What does the RT core actually do that a CUDA core can't?
An RT core is fixed-function hardware that performs BVH traversal and ray-triangle intersection in parallel with the shader core. CUDA cores can do the same math, but each box test takes dozens of instructions; the RT core does it in a few clocks via dedicated logic. On Turing, one RT core per SM yields roughly 10 gigarays per second of intersection throughput on top-end parts. Ada (RTX 40-series) doubles RT core capability per SM and adds Opacity Micromap and Displaced Micro-Mesh engines.
Why is denoising needed?
Real-time path tracing fires 1 to 4 random paths per pixel; the resulting image is extremely noisy because Monte Carlo integration converges as 1 over square-root of samples. Reaching offline-quality noise levels would need 1000+ paths per pixel, far beyond the millisecond budget. Denoisers reconstruct a clean image: SVGF (spatiotemporal variance-guided filtering) reuses temporal samples, ReSTIR resamples lights, and OptiX OIDN uses a trained neural network. NVIDIA Ray Reconstruction integrates denoising directly into DLSS 3.5+.
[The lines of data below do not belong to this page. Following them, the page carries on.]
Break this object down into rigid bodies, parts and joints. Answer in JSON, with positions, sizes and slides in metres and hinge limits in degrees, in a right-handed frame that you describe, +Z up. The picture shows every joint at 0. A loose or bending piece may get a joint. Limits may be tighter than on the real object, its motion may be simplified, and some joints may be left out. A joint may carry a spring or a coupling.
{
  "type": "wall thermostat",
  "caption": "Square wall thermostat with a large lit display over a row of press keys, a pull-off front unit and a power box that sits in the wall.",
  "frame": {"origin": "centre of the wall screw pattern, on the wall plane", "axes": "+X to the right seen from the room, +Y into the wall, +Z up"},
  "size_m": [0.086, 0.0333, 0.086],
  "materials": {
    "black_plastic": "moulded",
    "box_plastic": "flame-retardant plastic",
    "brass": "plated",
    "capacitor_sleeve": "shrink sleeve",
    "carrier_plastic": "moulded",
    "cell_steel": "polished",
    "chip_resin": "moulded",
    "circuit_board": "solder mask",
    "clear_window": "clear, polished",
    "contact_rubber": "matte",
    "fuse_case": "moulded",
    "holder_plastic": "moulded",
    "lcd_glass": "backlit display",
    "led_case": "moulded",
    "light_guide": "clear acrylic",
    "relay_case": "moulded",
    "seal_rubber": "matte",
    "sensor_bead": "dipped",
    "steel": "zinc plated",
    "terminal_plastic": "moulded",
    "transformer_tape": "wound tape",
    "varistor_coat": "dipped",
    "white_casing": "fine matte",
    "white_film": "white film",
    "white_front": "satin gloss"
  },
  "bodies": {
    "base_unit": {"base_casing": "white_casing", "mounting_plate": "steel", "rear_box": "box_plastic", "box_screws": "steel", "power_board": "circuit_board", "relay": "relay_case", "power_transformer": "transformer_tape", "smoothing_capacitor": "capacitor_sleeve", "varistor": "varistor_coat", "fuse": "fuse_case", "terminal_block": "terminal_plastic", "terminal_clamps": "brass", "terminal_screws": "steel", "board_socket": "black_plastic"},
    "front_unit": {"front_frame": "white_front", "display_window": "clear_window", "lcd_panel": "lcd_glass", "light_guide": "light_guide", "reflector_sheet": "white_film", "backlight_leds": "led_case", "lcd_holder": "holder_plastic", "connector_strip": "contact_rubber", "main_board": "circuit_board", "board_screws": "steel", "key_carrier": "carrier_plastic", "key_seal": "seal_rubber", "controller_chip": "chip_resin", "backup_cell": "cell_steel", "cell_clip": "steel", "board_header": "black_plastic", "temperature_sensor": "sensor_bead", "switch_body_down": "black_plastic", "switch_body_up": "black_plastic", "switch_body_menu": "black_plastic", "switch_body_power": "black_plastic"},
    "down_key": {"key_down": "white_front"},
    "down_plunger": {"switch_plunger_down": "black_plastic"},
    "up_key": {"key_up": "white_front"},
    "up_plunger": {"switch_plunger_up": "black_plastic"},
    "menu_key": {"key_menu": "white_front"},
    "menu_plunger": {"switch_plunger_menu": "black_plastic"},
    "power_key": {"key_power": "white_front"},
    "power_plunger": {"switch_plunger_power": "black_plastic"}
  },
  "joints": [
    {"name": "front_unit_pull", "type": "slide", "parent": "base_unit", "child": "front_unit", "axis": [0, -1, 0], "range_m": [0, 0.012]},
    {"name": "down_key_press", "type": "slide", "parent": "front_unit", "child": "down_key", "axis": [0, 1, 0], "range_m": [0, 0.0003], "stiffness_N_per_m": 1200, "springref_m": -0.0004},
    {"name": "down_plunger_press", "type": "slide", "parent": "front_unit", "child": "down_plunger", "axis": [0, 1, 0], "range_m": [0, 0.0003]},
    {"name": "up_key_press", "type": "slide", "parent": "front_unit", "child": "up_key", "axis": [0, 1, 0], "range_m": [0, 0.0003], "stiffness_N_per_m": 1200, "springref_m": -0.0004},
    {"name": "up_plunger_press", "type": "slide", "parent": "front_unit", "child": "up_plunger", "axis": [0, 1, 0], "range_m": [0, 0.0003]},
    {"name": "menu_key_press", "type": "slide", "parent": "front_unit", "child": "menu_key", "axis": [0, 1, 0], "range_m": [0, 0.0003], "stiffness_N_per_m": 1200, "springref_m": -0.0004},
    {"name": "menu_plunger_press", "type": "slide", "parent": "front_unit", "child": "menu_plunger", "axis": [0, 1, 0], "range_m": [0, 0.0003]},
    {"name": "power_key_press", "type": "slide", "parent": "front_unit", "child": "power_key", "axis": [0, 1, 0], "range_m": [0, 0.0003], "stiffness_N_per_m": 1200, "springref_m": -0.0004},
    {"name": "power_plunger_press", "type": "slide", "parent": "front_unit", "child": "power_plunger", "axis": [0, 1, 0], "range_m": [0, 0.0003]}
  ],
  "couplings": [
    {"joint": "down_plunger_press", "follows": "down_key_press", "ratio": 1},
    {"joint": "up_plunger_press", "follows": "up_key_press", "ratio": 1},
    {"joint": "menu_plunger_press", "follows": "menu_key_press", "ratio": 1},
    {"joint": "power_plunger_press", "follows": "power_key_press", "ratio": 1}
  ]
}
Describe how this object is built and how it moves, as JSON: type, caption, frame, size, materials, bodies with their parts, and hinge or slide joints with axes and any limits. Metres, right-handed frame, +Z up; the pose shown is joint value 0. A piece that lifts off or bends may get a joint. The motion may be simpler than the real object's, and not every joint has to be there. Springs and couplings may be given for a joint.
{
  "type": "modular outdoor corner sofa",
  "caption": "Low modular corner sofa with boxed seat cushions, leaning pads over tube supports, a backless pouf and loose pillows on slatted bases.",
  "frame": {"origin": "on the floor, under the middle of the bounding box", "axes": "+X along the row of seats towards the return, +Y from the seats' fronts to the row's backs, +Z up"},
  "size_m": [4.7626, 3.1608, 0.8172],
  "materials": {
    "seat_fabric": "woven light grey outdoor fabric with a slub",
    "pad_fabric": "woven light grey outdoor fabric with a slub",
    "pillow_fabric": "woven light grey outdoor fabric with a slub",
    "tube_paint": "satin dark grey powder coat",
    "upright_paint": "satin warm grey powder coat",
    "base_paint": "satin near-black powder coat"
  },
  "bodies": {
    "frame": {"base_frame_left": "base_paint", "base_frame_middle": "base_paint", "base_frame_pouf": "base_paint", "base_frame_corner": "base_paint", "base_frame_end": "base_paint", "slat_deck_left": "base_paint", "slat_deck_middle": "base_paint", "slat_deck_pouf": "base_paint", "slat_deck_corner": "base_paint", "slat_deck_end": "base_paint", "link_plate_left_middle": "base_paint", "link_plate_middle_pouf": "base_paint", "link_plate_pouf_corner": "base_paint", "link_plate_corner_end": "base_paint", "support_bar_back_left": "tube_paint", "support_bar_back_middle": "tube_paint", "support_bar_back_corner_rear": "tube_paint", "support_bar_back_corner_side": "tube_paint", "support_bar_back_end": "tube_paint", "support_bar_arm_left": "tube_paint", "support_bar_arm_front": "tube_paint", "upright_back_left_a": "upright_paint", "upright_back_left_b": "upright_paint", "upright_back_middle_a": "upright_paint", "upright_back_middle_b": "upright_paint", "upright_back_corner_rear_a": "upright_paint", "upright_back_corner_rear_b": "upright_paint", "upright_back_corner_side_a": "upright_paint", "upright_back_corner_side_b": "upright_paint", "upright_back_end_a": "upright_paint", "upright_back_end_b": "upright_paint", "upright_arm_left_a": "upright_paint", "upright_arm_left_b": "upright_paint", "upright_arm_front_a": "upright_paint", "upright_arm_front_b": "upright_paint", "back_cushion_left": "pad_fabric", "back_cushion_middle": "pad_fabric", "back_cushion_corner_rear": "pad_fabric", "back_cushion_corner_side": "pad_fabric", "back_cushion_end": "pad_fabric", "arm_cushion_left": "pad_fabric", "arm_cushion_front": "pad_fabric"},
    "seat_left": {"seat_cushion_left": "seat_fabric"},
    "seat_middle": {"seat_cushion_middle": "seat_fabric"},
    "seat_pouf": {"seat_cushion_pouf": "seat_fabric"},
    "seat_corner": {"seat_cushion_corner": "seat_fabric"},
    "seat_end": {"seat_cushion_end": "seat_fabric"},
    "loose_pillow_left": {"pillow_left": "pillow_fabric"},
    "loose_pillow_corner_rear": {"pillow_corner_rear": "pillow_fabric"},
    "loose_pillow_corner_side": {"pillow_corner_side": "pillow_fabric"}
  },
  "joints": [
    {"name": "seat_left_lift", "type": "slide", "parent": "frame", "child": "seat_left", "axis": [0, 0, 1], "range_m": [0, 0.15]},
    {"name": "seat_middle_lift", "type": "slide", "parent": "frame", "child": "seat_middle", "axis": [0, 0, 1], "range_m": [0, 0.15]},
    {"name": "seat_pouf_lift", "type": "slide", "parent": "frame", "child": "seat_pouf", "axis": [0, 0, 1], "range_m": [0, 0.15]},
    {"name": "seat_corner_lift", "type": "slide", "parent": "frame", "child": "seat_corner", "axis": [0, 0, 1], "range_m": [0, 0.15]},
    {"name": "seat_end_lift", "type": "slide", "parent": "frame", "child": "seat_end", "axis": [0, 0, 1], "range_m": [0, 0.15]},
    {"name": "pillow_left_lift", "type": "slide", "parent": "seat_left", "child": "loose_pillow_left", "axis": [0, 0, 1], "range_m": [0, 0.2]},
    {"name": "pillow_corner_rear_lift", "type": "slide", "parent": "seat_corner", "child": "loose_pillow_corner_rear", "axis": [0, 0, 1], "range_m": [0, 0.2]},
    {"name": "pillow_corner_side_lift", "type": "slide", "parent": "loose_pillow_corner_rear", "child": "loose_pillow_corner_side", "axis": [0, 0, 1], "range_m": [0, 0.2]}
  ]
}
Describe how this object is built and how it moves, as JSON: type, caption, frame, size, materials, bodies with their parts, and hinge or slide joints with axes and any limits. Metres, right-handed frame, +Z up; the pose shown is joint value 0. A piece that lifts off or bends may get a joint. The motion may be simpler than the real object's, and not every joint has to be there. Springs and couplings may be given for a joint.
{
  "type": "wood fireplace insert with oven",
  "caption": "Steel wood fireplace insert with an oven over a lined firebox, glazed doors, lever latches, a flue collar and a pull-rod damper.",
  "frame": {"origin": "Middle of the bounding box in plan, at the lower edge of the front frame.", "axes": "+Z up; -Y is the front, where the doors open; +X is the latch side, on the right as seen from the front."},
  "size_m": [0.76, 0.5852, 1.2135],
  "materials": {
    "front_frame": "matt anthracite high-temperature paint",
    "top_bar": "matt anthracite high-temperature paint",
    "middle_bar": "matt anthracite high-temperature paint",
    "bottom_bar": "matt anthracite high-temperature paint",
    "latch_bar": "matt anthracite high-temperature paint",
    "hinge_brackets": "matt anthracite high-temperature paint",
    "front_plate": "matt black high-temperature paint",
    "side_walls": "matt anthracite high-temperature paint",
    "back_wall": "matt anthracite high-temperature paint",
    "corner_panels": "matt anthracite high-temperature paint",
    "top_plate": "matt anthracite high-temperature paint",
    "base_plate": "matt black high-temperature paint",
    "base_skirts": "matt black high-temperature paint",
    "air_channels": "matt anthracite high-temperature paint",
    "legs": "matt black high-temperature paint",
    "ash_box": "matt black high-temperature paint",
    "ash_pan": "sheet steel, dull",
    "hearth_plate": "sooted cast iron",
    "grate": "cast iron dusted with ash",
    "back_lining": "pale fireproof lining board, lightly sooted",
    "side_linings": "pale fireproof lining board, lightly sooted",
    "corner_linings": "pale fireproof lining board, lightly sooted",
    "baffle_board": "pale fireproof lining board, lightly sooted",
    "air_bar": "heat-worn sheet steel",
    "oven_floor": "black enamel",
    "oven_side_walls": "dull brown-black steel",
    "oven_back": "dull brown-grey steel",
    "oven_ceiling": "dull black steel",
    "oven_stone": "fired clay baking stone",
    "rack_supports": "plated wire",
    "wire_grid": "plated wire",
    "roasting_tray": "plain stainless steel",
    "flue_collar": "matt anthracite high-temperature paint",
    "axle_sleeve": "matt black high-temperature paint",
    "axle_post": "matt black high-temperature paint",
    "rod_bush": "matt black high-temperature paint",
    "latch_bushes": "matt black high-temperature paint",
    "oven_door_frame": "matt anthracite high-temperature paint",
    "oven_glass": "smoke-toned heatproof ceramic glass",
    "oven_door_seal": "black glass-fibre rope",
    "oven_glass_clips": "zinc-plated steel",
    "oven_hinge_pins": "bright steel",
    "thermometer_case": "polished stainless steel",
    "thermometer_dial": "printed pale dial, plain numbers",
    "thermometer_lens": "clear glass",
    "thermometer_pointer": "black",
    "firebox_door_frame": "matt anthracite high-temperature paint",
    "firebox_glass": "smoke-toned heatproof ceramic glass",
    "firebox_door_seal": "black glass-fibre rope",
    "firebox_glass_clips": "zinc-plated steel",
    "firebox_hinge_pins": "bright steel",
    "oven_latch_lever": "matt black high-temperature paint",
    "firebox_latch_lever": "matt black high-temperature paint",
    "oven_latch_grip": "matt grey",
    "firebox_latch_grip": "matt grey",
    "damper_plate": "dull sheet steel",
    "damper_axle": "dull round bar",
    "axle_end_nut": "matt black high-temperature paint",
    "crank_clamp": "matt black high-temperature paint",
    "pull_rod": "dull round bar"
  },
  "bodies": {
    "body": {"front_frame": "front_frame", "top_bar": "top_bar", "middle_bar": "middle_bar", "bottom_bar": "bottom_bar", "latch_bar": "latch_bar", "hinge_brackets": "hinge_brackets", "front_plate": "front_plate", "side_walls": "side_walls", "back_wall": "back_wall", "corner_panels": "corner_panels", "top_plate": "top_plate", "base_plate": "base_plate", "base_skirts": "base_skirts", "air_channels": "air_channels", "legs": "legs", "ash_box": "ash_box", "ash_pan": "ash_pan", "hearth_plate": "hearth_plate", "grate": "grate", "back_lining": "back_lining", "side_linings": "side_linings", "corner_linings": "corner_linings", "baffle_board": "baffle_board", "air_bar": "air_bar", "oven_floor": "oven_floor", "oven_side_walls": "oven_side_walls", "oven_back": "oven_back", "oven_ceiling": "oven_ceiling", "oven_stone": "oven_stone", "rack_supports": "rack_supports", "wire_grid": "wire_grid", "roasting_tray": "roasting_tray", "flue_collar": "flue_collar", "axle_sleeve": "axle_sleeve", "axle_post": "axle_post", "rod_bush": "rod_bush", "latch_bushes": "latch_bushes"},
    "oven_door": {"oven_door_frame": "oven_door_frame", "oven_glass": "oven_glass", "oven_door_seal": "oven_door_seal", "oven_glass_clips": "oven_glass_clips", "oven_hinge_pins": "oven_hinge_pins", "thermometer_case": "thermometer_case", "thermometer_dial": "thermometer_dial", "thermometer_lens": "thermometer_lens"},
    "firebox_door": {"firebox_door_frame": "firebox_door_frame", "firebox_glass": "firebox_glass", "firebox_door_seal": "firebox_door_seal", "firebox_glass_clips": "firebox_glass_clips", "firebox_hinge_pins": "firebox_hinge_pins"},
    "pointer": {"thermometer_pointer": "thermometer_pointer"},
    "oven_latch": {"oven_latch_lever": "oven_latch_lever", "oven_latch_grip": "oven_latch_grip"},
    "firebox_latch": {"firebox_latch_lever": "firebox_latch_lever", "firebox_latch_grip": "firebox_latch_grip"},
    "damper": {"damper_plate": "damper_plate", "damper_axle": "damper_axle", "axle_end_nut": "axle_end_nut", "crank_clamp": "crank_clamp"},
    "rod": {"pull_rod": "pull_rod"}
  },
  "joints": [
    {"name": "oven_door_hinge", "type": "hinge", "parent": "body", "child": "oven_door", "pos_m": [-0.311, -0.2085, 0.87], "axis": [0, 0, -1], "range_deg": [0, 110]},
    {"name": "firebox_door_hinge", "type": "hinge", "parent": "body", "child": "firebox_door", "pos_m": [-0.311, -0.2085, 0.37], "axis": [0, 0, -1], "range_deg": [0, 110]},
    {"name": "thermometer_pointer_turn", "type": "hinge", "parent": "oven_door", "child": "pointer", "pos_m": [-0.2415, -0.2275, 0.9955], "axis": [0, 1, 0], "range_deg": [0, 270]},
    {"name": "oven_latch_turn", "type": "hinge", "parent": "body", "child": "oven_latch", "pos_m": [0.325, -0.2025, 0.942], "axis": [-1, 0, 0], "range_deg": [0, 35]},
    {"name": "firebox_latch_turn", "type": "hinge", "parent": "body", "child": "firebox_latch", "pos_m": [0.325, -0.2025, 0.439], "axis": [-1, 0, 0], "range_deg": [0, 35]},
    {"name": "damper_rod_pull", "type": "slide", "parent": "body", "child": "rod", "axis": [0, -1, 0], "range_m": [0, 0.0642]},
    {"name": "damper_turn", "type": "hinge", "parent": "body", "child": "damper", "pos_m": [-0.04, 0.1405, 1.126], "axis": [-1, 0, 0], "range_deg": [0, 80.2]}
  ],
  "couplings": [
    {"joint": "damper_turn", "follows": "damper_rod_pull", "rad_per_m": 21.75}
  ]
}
How does DLSS relate to ray tracing?
DLSS is image upscaling, not ray tracing. The renderer computes a low-resolution image (say 1080p) and DLSS uses Tensor Cores plus motion vectors and a trained neural network to reconstruct a 4K frame. Ray tracing and DLSS are complementary: trace rays at low resolution, denoise, then upscale. DLSS 3 adds frame generation, interpolating an entirely synthetic frame between two rendered ones. DLSS 3.5 Ray Reconstruction replaces traditional denoisers with a single neural network.
Why don't pure path-traced games run at 60 fps?
Path tracing at 4K with 2 paths per pixel generates 16.6 million rays per frame, and each path bounces 4 to 8 times, so the GPU traces over 100 million ray-scene queries per frame. Even at 10 GRays per second, that's 10 ms just for intersection plus shading, denoising, BVH refit for animated geometry, and rasterized passes. Cyberpunk 2077 path tracing hits 16 to 20 fps native at 4K on RTX 4090; DLSS 3 frame generation lifts it to 60-100 fps by upscaling and interpolating.